This worked for me:
- name: Upgrade pip
pip:
name: pip
extra_args: --upgrade
Den tisdag 17 februari 2015 kl. 19:23:10 UTC+1 skrev Jilles van Gurp:
>
> I just ran into an obscure issue where I actually had a version of
> docker-py installed on a target system but not the latest version. Long
> version below but the tldr; is that I eventually solved it with a manual
> pip install --upgrade.
>
> I was looking at the pip module documentation and there's nothing about
> --upgrade there. I guess I could pass it in via extra_args="--upgrade" but
> this sounds like it deserves a bit more prominent mention.
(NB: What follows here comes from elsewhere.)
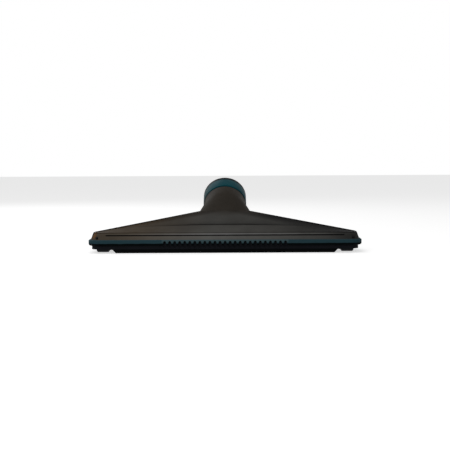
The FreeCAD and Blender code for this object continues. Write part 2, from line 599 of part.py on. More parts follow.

Also it sounds
> like it might actually be a useful default even if the user specifies no
> version (latest is implied) and the installed version is outdated. Either
> that or it should fail because it can't get the latest version installed
> unless you specify --upgrade.
>
> Long version:
>
> So, I was getting the error that
>
> Traceback (most recent call last):
> File
> "/home/linko/.ansible/tmp/ansible-tmp-1424196296.48-135783178760818/docker",
> line 2422, in <module>
> main()
> File
> "/home/linko/.ansible/tmp/ansible-tmp-1424196296.48-135783178760818/docker",
> line 729, in main
> docker_api_version =
> dict(default=docker.client.DEFAULT_DOCKER_API_VERSION),
> NameError: global name 'docker' is not defined
>
> When trying to run my ansible playbook that first installs docker and then
> boots up a docker image. Basically it looked like I didn't have docker-py
> installed; except I had.
>
> Actually I was installing it via a docker role:
>
> ---
> - name: Install Python Pip
> yum: name=python-pip state=latest
>
> - name: ensure docker is installed
> yum: name=docker state=latest
>
> - name: Install Docker-py
> pip: name=docker-py
>
> - name: Start docker daemon
> service: name=docker state=started enabled=yes sleep=1
>
>
> The problem as it turned out to be, was that pip was basically
> 'succeeding' with the following message:
>
> ok: [testing.inbot.io] => {"changed": false, "cmd": "/bin/pip install
> docker-py", "name": "docker-py", "requirements": null, "state": "present",
> "stderr": "", "stdout": "Requirement already satisfied (use --upgrade to
> upgrade): docker-py in /usr/lib/python2.7/site-packages\nRequirement
> already satisfied (use --upgrade to upgrade): requests>=2.2.1,<2.5.0 in
> /usr/lib/python2.7/site-packages (from docker-py)\nRequirement already
> satisfied (use --upgrade to upgrade): six>=1.3.0 in
> /usr/lib/python2.7/site-packages (from docker-py)\nRequirement already
> satisfied (use --upgrade to upgrade): websocket-client>=0.11.0 in
> /usr/lib/python2.7/site-packages (from docker-py)\nRequirement already
> satisfied (use --upgrade to upgrade): backports.ssl-match-hostname in
> /usr/lib/python2.7/site-packages (from
> websocket-client>=0.11.0->docker-py)\nCleaning up...\n", "version": null,
> "virtualenv": null}
>
> Solution:
>
> sudo pip install docker-py --upgrade
>
> After that everything works as it is supposed to.